Esos choferes son los aristócratas del boteo. Algunos facturan decenas de miles de pesos a la semana. Sin embargo, para todos los demás, vivir de sus almendrones es otro cantar: una lucha durísima, día a día. 

Sin ir más lejos, el padre de mi novia tiene un Ford 57 de dos puertas: el modelo de muchas perseguidoras de Batista. Lo compró, a su vez, su difunto padre, y lo usa para dar viajes de Artemisa a La Habana, ida y vuelta. Y, ocasionalmente, alguno a Varadero: la actividad económica que mantiene a la familia, desde hace años. Así que algunos creen que es millonario, o, al menos, pudiente.

“Este es mi carro y, si no te gusta, te bajas”.

Pero, como tantas cosas en Cuba, no es lo que parece: lo cierto es que el monstruo rodante se traga, en piezas de repuesto y combustible, casi toda la ganancia que sus viajes rentados generan. La inflación no perdona. Por ejemplo, cuatro neumáticos cuestan 80 000 pesos, lo que equivale al sueldo de mi novia, diseñadora gráfica, durante 10 meses.

Argh… Sólo saquen ustedes sus propias cuentas.

Es una pesadilla. Siempre hay algo que suena extraño, algo que se rompe, algo que hay que reponer urgentemente antes del próximo viaje. Y las piezas originales, o casi originales, fabricadas en talleres de EUA y traídas por emprendedores cubano-americanos que pueden ir y venir sin problemas entre ambos países, cuestan un ojo de la cara. Mientras que las copias chinas, relativamente más baratas (lo que tampoco significa que estén al alcance de todos, claro), a veces duran sólo meses. O incluso semanas, antes de romperse.

Por si fuera poco, los mecánicos cobran carísima la mano de obra. Así que todo dueño de almendrón cubano se ha tenido que convertir, por fuerza, un poco en mecánico, otro poco en chapista, otro poco en ingeniero, mucho en mago. Y debe pasarse la mitad de la vida manejando y la otra mitad embarrado de grasa, para que su adorado tormento siga rodando y dando de comer a su familia.

En mi humilde opinión, y a diferencia de muchos ingratos (que los acusan de enriquecimiento ilícito por los precios ¿inflados? que piden por sus viajes, y no calculan los costos crecientes del combustible y las colas cada vez más largas que son necesarias para adquirirlo), los esforzados dueños-choferes de almendrones son sólo otra de las tantas categorías de héroes anónimos que mantienen, mal que bien y nadie sabe cómo, la Isla funcionando.

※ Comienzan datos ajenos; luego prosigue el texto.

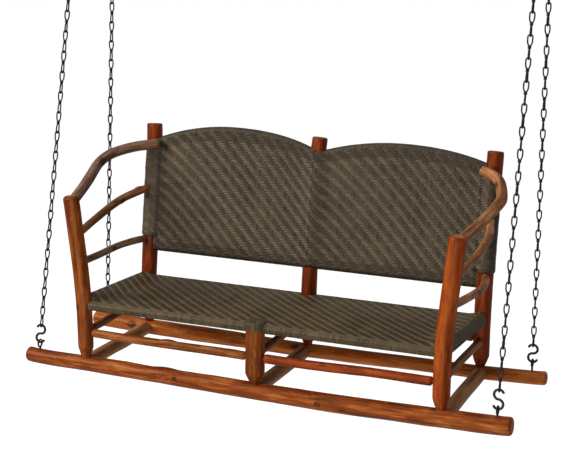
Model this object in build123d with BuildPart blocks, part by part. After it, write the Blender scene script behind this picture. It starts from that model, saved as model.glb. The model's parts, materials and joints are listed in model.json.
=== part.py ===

O que, al menos, evitan que se hunda definitivamente.

Pido, en honor a ellos, un minuto de silencio. 

O, si eso parece demasiado, al menos que se apaguen, brevemente, las tantas bocinas en las que resuenan, estentóreos, esos reguetones que ningún pasajero solicita, pero a los que nadie tampoco se atreve a pedir que les bajen el volumen, temerosos de la clásica respuesta de “este es mi carro y, si no te gusta, te bajas”.

A ver si, en el silencio consecuente, y afinando el oído, esos ases del volante y la mecánica son capaces de detectar a tiempo ese nuevo ruidito raro que hace su monstruo multi chapisteado. Y calcular entonces, una vez más, cuántos miles de pesos les costará ahora la nueva pieza necesaria para silenciarlo… y seguir y seguir rodando.